Ginastera, Piazzolla and Falla: Pablo Mainetti (bandoneon), Javier Perianes (piano), BBC Symphony Orchestra, Josep Pons, Barbican Hall, Silk Street, London, 14.1.2011 (BBr)

 

Ginastera: Dances from Estancia, op.8a (1941)
Piazzolla: Aconcagua: Concerto for Bandoneon (1979)

Falla: Nights in the Gardens of Spain (1916)
The Three–Cornered Hat – Suite No.2 (1915/1917)

An unashamedly popular show, full of colour with vibrant dance rhythms, a virtuoso Concerto and three impressionistic nocturnal scenes, which made a worthy successor to Sunday’s film music extravaganza.

 

The four dances which make up the Suite from Ginastera’s ballet Estancia is real cowboy music at its very best. Starting with a raucous Farm Labourer's Dance – these men are real gauchos, who live hard and play hard – and ending with a fierce Malambo this was most entertaining and the piece was brought vividly to life by Pons and his players.

The orchestra was reduced to strings, percussion, harp and piano for Piazzolla’s Aconcagua: Concerto for Bandoneon, but the temperature remained very hot. Astor Piazzolla invented Nuevo Tango (New Tango) and re–vitalised the dance form.

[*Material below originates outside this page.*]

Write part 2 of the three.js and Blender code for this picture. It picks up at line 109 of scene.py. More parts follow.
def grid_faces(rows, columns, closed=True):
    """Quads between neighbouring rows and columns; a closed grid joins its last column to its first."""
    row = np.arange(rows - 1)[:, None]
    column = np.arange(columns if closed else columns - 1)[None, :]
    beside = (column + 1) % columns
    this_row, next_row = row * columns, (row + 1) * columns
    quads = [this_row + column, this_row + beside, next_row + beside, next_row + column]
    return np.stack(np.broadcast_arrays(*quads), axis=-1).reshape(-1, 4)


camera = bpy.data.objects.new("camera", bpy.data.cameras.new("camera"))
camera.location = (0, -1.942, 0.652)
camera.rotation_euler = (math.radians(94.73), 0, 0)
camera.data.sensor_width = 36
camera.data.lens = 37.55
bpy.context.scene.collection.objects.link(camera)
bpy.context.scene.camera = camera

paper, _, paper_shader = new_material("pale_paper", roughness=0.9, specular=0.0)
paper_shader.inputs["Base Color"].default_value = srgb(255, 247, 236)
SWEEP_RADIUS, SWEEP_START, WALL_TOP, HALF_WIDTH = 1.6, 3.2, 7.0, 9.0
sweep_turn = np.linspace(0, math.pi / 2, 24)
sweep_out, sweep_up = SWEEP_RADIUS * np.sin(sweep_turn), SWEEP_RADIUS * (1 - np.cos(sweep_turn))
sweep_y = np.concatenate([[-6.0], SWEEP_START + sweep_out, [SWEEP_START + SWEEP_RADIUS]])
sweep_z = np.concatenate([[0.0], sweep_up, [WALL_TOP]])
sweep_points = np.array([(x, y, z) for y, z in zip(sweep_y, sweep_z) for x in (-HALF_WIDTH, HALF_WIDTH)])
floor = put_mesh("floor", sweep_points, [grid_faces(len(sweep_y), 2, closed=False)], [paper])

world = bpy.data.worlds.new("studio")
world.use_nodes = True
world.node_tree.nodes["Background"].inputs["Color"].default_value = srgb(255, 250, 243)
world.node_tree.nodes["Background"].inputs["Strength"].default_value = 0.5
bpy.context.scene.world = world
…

It wasn’t popular at first but has now achieved worldwide celebrity and is accepted everywhere, with the composer leading his own ensembles in performances. His untimely death in 1992 robbed music of one of its most exciting composers. Piazzolla studied with Ginastera, as well as with Nadia Boulanger, and the influence of his countryman can be felt in this work, but the Concerto is no copy of the older composer; this is an original work, full of Astor himself. The first movement is wild and fantastic and the sheer exuberance of the music was well captured by Mainetti and Pons, who never allowed it to rest, and it effervesced from beginning to end. The introspective slow movement allowed Mainetti some time for quiet, perhaps personal, reflection, over a very restrained accompaniment, and the finale was all high spirits, the coda being especially exciting as it slowly built from pianissimo to fortissimo on a simple ostinato. This was a marvellous performance from all concerned.

 

Falla’s Nights in the Gardens of Spain is a different matter entirely; three nocturnal musings, if you like, written in an impressionistic style, and shying away from Concerto display, with tension in every bar. Unfortunately it got off to a bad start, the music lacking mystery and allure, being far too loud and heavy. The first movement never recovered from this and the performance was somewhat bland and devoid of the expected warmth and tenderness. The middle movement fared better, with nicely sprung rhythms, and a sense of lightness and delight. The finale, which contains some untamed music, stayed firmly rooted to the spot and the magical coda, as the music gradually fades into the distance, was, like the beginning, lacking in sensuality. Neither Perianes nor Pons seemed happy here, the performance being dull and without a clear sense of where it was going.

 

Things improved immediately with the three dances from The Three–Cornered Hat, which were full of life. After a marvellous “fade in” at the outset, there were crisp, sharp, rhythms, and an abundance of really good feeling. The orchestra played with such gusto and enjoyment that the work came alive before our ears making one wish that we’d had the whole ballet, for Pons and his players were certainly at one with the work. This concert will be broadcast on BBC Radio 3 on Tuesday 18 January.